The current average price discount in our basket between our preference shares and their respective common shares is above 50%. To put this large price discount in perspective, we note that the management of Samsung Electronics, Korea’s largest company, has said that it views any price discount above 10% to be a buying opportunity. If, over the next 4 years, the average price discount narrows to a still large 30% and we assume 8% annual stock market returns and a 2% dividend yield, our basket should return about 20% per year.
Special Opportunity to Invest and/or Add Capital to EVCM Fund:
At the request of several investors, we have extended our special lower fees offer. Any new capital added into EVCM Fund from both new and existing investors until the end of 2017 will enjoy a permanently reduced fee structure of 1% management and 10% incentive fee (instead of our usual 1% management and 20% incentive fee). I think this is a good deal and a few months ago, I personally added over $100K to my existing EVCM Fund account.

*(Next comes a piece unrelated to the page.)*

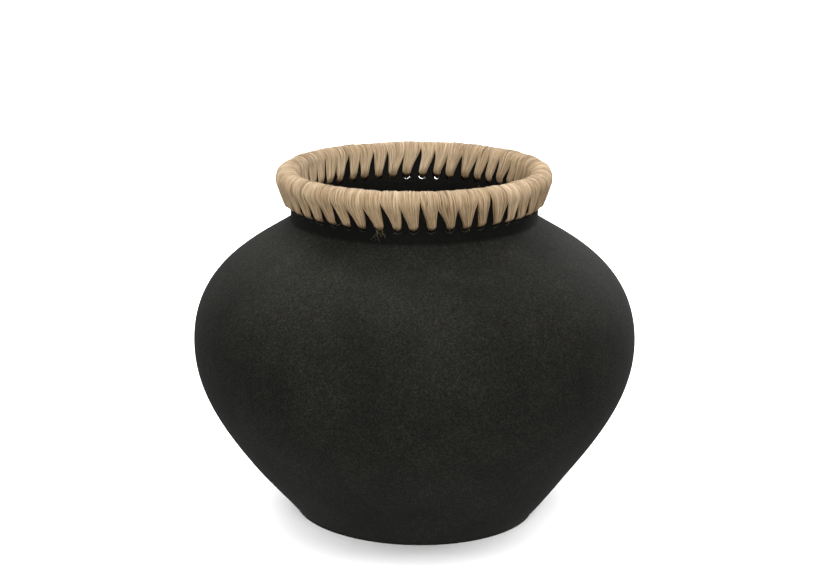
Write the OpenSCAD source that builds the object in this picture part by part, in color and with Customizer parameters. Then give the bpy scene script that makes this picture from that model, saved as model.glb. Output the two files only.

Stock markets overall are no longer cheap and some commentators are once again predicting that we are close to the market top. Fortunately, we do not invest in stock market indexes. Rather, we own a carefully selected and researched portfolio of individual businesses that are both cheap and have bright futures. As long as we are correct about the respective investment thesis that we have for each business we own, we will earn good returns regardless of what stock markets do.
The majority of our businesses continue to increase their value by growing their competitive moats, generating earnings and cash flows, investing in profitable growth opportunities and returning capital to shareholders via dividends and stock buybacks. We therefore remain very optimistic about our expected future returns.
Thank you, our investors and shareholders, for your continued trust and support of EVCM fund. As you know, I have the majority of my net worth invested alongside you in EVCM fund so I eat my own cooking. I continue to work tirelessly to protect and grow our capital and look forward to reporting further strong returns in the future.